Another Saga well, to the north of Varg in block 15/12, looks to have confirmed the presence of oil at deeper levels than previous Varg wells. It terminated in Triassic rocks at a TVD of 3,078 meters. The partners need extra oil to justify the expense of the current wellhead platform/FPSO development.

Finally, Phillips' Ekofisk II redevelopment is meeting its schedules, apart from the pipelaying, which was delayed by bad weather. Drilling of 45 replacement production wells in the field's southwest flank is being handled from the 2/4X platform and by the Maersk Gallant rig, booked for 18 months' duty on Ekofisk. Twelve of the wells will be horizontal, and some will be combined exploration wells. Latest project cost calculation is $18.3 billion, although this may not cover anti-subsidence measures for the Ekosfisk tank, which is understood to be sinking faster than expected.

Abandonment guidelines rubber-stamped

Operators on the Norwegian shelf will have to declare decommissioning plans two to five years in advance of abandonment, according to the newly authorized Petroleum Act. Field partners will be expected to fund the removal, although the government will assume responsibility in certain cases, for a fee, to guarantee that the task is properly executed.

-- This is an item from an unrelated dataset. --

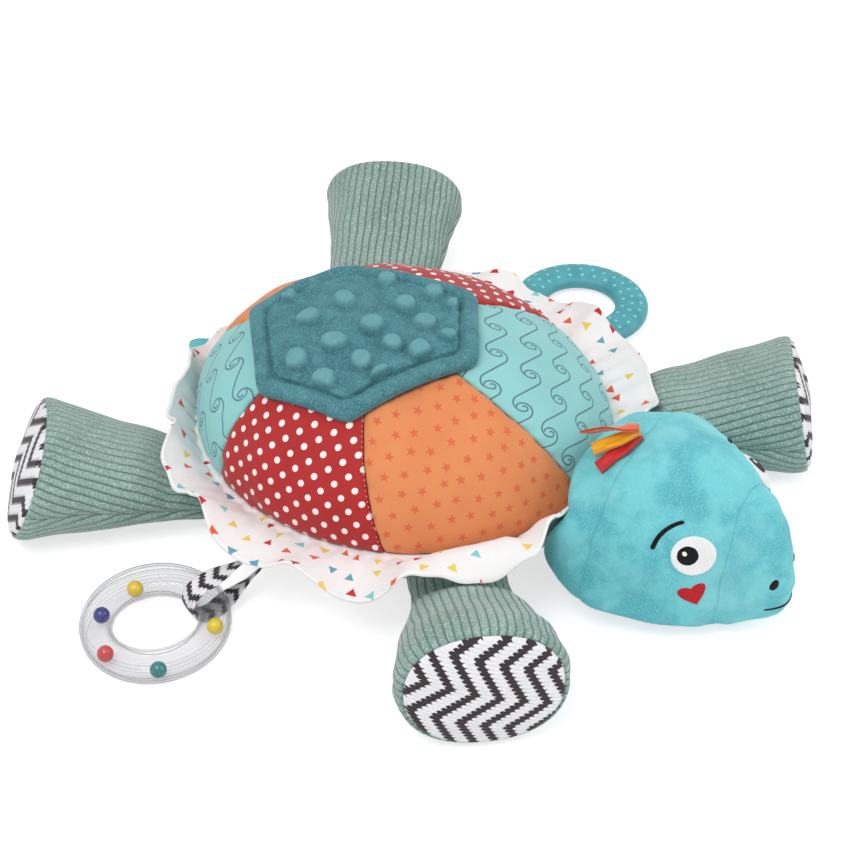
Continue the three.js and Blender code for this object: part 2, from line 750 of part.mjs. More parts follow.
function isInsideHead(point) {
  const share = (headMiddle - point.y) / headHalfLength;
  if (Math.abs(share) >= 1) {
    return false;
  }
  const sizes = headSizes(share, 0);
  const above = point.z - sizes.waist;
  return Math.hypot(point.x / sizes.halfWidth, above / (above > 0 ? sizes.crown : sizes.chin)) < 1;
}

function onHead(target, out) {
  const way = target.clone().sub(headCore).normalize();
  let low = 0;
  let high = headHalfLength + headCrown;
  for (let step = 0; step < 40; step += 1) {
    const middle = (low + high) / 2;
    if (isInsideHead(headCore.clone().addScaledVector(way, middle))) {
      low = middle;
    } else {
      high = middle;
    }
  }
  return headCore.clone().addScaledVector(way, low + out);
}

// The flat frame that touches the head near a target: forward along the head and up its side
function faceFrame(target) {
  const centre = onHead(target, 0);
  const step = clothThickness;
  const ahead = onHead(centre.clone().add(new THREE.Vector3(0, -step, 0)), 0).sub(centre);
  const above = onHead(centre.clone().add(new THREE.Vector3(0, 0, step)), 0).sub(centre);
  const normal = new THREE.Vector3().crossVectors(ahead, above).normalize();
  const up = new THREE.Vector3(0, 0, 1).addScaledVector(normal, -normal.z).normalize();
  const forward = new THREE.Vector3(0, -1, 0).addScaledVector(normal, normal.y);
  forward.addScaledVector(up, up.y).normalize();
  return { centre, forward, up };
}

function onFrame(frame, forward, up, out) {
  const target = frame.centre.clone().addScaledVector(frame.forward, forward);
  return turnHead(onHead(target.addScaledVector(frame.up, up), out));
}

// A stitched patch: outline(turnShare) gives its edge as [forward, up] from the frame's centre
function facePatch(frame, sides, rings, out, outline) {
  return padSolid(sides, rings, (turnShare, share, side) => {
    const [forward, up] = outline(turnShare);
    return onFrame(frame, forward * share, up * share, out + (side ? 0 : patchThickness));
  });
}

const circleOf = (radius) => (turnShare) =>
  [radius * Math.cos(turnShare * turnFull), radius * Math.sin(turnShare * turnFull)];

// A stitched line of a given width along path(share) on the frame
function faceLine(frame, steps, width, path) {
  return sheetSolid(steps, 1, (u, v, side) => {
    const [forward, up] = path(u, (v - 0.5) * width);
    return onFrame(frame, forward, up, restGap + (side ? 0 : patchThickness));
  });
}

function heartOutline(turnShare) {
  const turn = turnShare * turnFull;
  const half = heartSize / 2;
  const wide = roundPower(Math.sin(turn), 3);
  const lobes = heartLobeShare * Math.cos(turn) - heartDipShare * Math.cos(2 * turn);
  const tall = lobes - heartPointShare * Math.cos(3 * turn);
  return [half * wide, half * tall];
}

// Where a piece of the face sits on the right, or its mirror on the left; the face leans to the right
function faceSpot(end, side, along, height) {
  const spot = new THREE.Vector3(side, along, height);
  if (end === 'left') {
    spot.sub(headCore).applyAxisAngle(new THREE.Vector3(0, -1, 0), faceLeanShare * turnHalf).add(headCore);
    return spot;
  }
  spot.x = -side;
  return spot;
}

for (const end of ['left', 'right']) {
  const eye = faceFrame(faceSpot(end, eyeSide, eyeAt, eyeHeight));
  const ink = () => cloth(0x1d1c1e);
  addPiece(`eye_white_${end}`, facePatch(eye, patchSides, 2, restGap, circleOf(eyeRadius)), cloth(0xf6f6f6));
  const pupilOut = restGap * 2 + patchThickness;
  const pupil = facePatch(eye, patchSides, 1, pupilOut, (share) => {
    const [forward, up] = circleOf(pupilRadius)(share);
    return [forward - pupilBackShift, up];
  });
  addPiece(`pupil_${end}`, pupil, ink());
  const brow = faceLine(eye, 6, browWidth, (share, wide) => {
    const turn = mix(browFromShare, browToShare, share) * turnHalf;
    return [(browRadius + wide) * Math.cos(turn), (browRadius + wide) * Math.sin(turn)];
  });
  addPiece(`eyebrow_${end}`, brow, ink());
  const cheek = faceFrame(faceSpot(end, heartSide, heartAt, heartHeight));
  addPiece(`cheek_heart_${end}`, facePatch(cheek, patchSides, 1, restGap, heartOutline), cloth(0xc01822));
  const nose = faceFrame(faceSpot(end, nostrilSide, nostrilAt, nostrilHeight));
  const nostril = facePatch(nose, 8, 1, restGap, (share) => {
    const [a, b] = circleOf(1)(share);
    return [(b * nostrilLength) / 2, (a * nostrilWidth) / 2];
  });
  addPiece(`nostril_${end}`, nostril, ink());
}

// Smile: one stitched line under the nostrils, its ends turned up
const smile = sheetSolid(patchSides, 1, (u, v, side) => {
  const across = mix(-1, 1, u);
  const height = smileHeight - smileSag * (1 - across * across) + (v - 0.5) * smileWidth;
  const target = new THREE.Vector3(across * smileHalfLength, nostrilAt, height);
  return turnHead(onHead(target, restGap + (side ? 0 : patchThickness)));
});
addPiece('smile', smile, cloth(0x1d1c1e));

// Ribbons: three short tapes stacked in the crown seam, fanned back over the head; the first lies lowest
const ribbons = [
  { name: 'red', color: 0xd02420, sideShare: -0.8, liftShare: 0 },
  { name: 'yellow', color: 0xf2a515, sideShare: -0.6, liftShare: 0.1 },
  { name: 'orange', color: 0xee5a24, sideShare: -0.42, liftShare: 0.25 },
];

function ribbonForm(ribbon, rank) {
  const start = new THREE.Vector3(ribbonRootSide, crownSeamAt, headWaistHeight + headCrown);
  const aim = new THREE.Vector3(ribbon.sideShare, Math.sqrt(1 - ribbon.sideShare ** 2), 0);
  const across = new THREE.Vector3(-aim.y, aim.x, 0);
  return sheetSolid(2, 4, (u, v, side) => {
    const target = start.clone().addScaledVector(aim, v * ribbonLength);
    target.addScaledVector(across, (u - 0.5) * ribbonWidth);
    const bed = restGap + rank * (2 * ribbonThickness + seamGap) + ribbon.liftShare * ribbonLength * v;
    return turnHead(onHead(target, bed + (side ? 0 : 2 * ribbonThickness)));
  });
}

ribbons.forEach((ribbon, rank) => {
  addPiece(`ribbon_${ribbon.name}`, ribbonForm(ribbon, rank), cloth(ribbon.color, 0.5));
});

// A webbing loop in the upright plane from its root to the ring: round the ring's band and back
function webbingLoop({ root, centre, nearHeight }, ringRadius, bandHalfWidth, bandHalfHeight) {
  const way = centre.clone().sub(root).setZ(0);
  const reach = way.length() - ringRadius;
  way.normalize();
  const across = new THREE.Vector3(-way.y, way.x, 0);
  const wide = bandHalfWidth + webbingGap + webbingThickness / 2;
  const tall = bandHalfHeight + webbingGap + webbingThickness / 2;
  const rootLift = ((root.z - nearHeight) * wide) / tall;
  const start = Math.atan2(rootLift, -reach);
  const spread = Math.acos(wide / Math.hypot(rootLift, reach));
  const path = [[0, webbingThickness]];
  for (let step = 0; step <= arcSteps; step += 1) {
    const turn = mix(start - spread, start + spread - turnFull, step / arcSteps);
    path.push([reach + wide * Math.cos(turn), nearHeight - root.z + tall * Math.sin(turn)]);
  }
  path.push([0, -webbingThickness]);
  return sheetSolid(path.length - 1, 1, (u, v, side) => {
    const index = Math.round(u * (path.length - 1));
    const [before, after] = [path[Math.max(0, index - 1)], path[Math.min(path.length - 1, index + 1)]];
    const run = Math.hypot(after[0] - before[0], after[1] - before[1]);
    const out = (side ? -0.5 : 0.5) * webbingThickness;
    const along = path[index][0] - ((after[1] - before[1]) / run) * out;
    const height = path[index][1] + ((after[0] - before[0]) / run) * out;
    const point = root.clone().addScaledVector(way, along).addScaledVector(across, (v - 0.5) * webbingWidth);
    return point.setZ(root.z + height);
  });
}

// A ring's pose: it lies on the floor at its far side and on the webbing at its near side
function ringPose(farReach, turnShare, rootShare, ringRadius, tubeRadius) {
  const turn = turnShare * turnFull;
  const nearHeight = floorGap + webbingThickness + webbingGap + tubeRadius;
  const farHeight = floorGap + tubeRadius;
  const height = (nearHeight + farHeight) / 2;
  const centre = new THREE.Vector3(farReach * Math.cos(turn), farReach * Math.sin(turn), height);
  const rootTurn = rootShare * turnFull;
  const root = rimPoint(rootTurn, webbingRootHeight);
  root.x -= webbingBury * Math.cos(rootTurn);
  root.y -= webbingBury * Math.sin(rootTurn);
  const toRoot = root.clone().sub(centre).setZ(0).normalize();
  const axis = new THREE.Vector3(-toRoot.y, toRoot.x, 0);
  const tilt = -Math.asin((nearHeight - farHeight) / (2 * ringRadius));
  return { centre, root, axis, tilt, nearHeight };
}

const poseOf = (pose) => (around, ringRadius, out, height) => {
  const radius = ringRadius + out;
  const point = new THREE.Vector3(radius * Math.cos(around), radius * Math.sin(around), height);
  return point.applyAxisAngle(pose.axis, pose.tilt).add(pose.centre);
};

// Rattle ring: two clear half shells joined at mid height, with beads in the channel
const rattle = ringPose(
  shellHalfWidth + rattleRingReach,
  rattleRingTurnShare,
  rattleRootShare,
  rattleRingRadius,
  rattleTubeRadius,
);
const rattleAt = poseOf(rattle);

function rattleHalf(sign) {
  return loftLoop(Array.from({ length: ringSides }, (_, step) => {
    const around = (step / ringSides) * turnFull;
    const wall = (radius) => Array.from({ length: tubeSteps + 1 }, (_, part) => {
      const bend = (part / tubeSteps) * turnHalf;
      const height = sign * (radius * Math.sin(bend) + seamGap / 2);
      return rattleAt(around, rattleRingRadius, radius * Math.cos(bend), height);
    });
    return [...wall(rattleTubeRadius - seamGap / 2), ...wall(rattleTubeRadius - rattleWall).reverse()];
  }));
}

addPiece('rattle_ring_upper', rattleHalf(1), clearPlastic());
addPiece('rattle_ring_lower', rattleHalf(-1), clearPlastic());

const beads = [
  { name: 'yellow_left', color: 0xf0c419, atShare: 0.156 },
  { name: 'blue', color: 0x24408f, atShare: 0.286 },
  { name: 'red', color: 0xe2504a, atShare: 0.436 },
  { name: 'teal', color: 0x1e8f97, atShare: 0.603 },
  { name: 'yellow_right', color: 0xf0c419, atShare: 0.828 },
  { name: 'green', color: 0x2c9c86, atShare: 0.986 },
];
for (const bead of beads) {
  const sink = rattleTubeRadius - rattleWall - beadRadius - seamGap;
  const centre = rattleAt(bead.atShare * turnFull, rattleRingRadius, 0, -sink);
  const ball = mergeBare(new THREE.SphereGeometry(beadRadius, beadSides, beadSides - 2));
  ball.translate(centre.x, centre.y, centre.z);
  addPiece(`rattle_bead_${bead.name}`, ball, glossPlastic(bead.color));
}

function mergeBare(geometry) {
  geometry.deleteAttribute('normal');
  geometry.deleteAttribute('uv');
  return mergeVertices(geometry);
}

// Teething ring: one soft flattened band
const teether = ringPose(
  shellHalfWidth + teetherRingReach,
  teetherRingTurnShare,
  teetherRootShare,
  teetherRingRadius,
  teetherHalfHeight,
);
const teetherAt = poseOf(teether);
const teetherRing = loftLoop(Array.from({ length: ringSides }, (_, step) =>
  Array.from({ length: bandSides }, (_, side) => {
    const turn = (side / bandSides) * turnFull;
    const out = teetherHalfBand * roundPower(Math.cos(turn), teetherSquarePower);
    const height = teetherHalfHeight * roundPower(Math.sin(turn), teetherSquarePower);
    return teetherAt((step / ringSides) * turnFull, teetherRingRadius, out, height);
  })));
addPiece('teething_ring', teetherRing, cloth(0x3ca5af, 0.45));

const rattleLoop = webbingLoop(rattle, rattleRingRadius, rattleTubeRadius, rattleTubeRadius);
const teetherLoop = webbingLoop(teether, teetherRingRadius, teetherHalfBand, teetherHalfHeight);
addPiece('rattle_webbing_loop', cutBy(rattleLoop, bodyCutter), cloth(0x8c8a8c));
addPiece('teether_webbing_loop', cutBy(teetherLoop, bodyCutter), cloth(0x8c8a8c));

export default turtle;
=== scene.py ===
# Plush activity turtle: padded patchwork shell, lift-up flap, corduroy flippers, soft head,
# gathered frill, clear rattle ring and soft teething ring. Metres, +Z up, head along -Y.
import math

import bmesh
import bpy
import numpy as np
from mathutils import Matrix, Vector


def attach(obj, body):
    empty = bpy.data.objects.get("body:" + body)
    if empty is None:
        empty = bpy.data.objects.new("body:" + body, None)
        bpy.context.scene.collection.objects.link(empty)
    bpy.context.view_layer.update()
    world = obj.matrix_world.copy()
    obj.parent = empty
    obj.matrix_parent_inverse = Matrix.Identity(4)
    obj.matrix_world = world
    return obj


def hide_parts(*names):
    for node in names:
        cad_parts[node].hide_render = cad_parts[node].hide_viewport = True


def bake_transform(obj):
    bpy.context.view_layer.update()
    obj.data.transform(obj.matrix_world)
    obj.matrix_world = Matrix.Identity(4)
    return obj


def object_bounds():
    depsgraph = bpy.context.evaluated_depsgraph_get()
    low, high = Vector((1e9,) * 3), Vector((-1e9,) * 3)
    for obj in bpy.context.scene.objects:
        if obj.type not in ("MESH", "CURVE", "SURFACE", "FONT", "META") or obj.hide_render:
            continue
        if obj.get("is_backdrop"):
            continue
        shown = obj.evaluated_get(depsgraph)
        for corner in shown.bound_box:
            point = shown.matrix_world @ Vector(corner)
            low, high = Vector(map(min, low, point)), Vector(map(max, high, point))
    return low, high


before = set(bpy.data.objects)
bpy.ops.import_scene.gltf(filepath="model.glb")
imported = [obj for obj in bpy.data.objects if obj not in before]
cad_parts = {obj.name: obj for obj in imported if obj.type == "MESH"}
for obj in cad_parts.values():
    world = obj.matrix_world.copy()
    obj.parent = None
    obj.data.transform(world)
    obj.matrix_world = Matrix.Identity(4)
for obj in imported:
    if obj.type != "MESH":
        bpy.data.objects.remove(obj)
cad_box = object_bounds()

# ------------------------------------------------------------------------------
# Studio: a white table top under soft light, seen from the turtle's front right.
# The camera stands where the photograph was taken from; the table goes white, its shadows stay.
MM, FULL = 0.001, 2 * math.pi
PHOTO_SIZE = 850
camera_turn, camera_rise, camera_angle = (math.radians(a) for a in (-60, 40, 21))
aim, aim_right, aim_up = Vector((0, 0, 45 * MM)), -9.95 * MM, 10.95 * MM
back = Vector((
    math.sin(camera_turn) * math.cos(camera_rise),
    -math.cos(camera_turn) * math.cos(camera_rise),
    math.sin(camera_rise),
))
right = (-back).cross(Vector((0, 0, 1))).normalized()
above = right.cross(-back)


def placed(name, data):
    thing = bpy.data.objects.new(name, data)
    bpy.context.scene.collection.objects.link(thing)
    return thing


lens = bpy.data.cameras.new("studio_camera")
lens.angle, lens.clip_start, lens.clip_end = camera_angle, 0.05, 50
eye = placed("studio_camera", lens)
eye.location = aim + back * (1207 * MM) - right * aim_right - above * aim_up
eye.rotation_euler = (-back).to_track_quat("-Z", "Y").to_euler()
bpy.context.scene.camera = eye
bpy.context.scene.view_settings.view_transform = "Standard"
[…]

Forthcoming removals include Norsk Hydro's recently approved NKr23.5 million plan to recover to shore its Mime Field 500-ton, aluminum subsea template for recycling: the template is currently on an 80 meter deep seabed in block 7/11. Mime's tree and wellhead have already been retrieved. Statoil's plans for the Tommeliten gas field are due to be issued shortly, although the subsea production template may stay in place if Statoil decides to use it for a new field development nearby.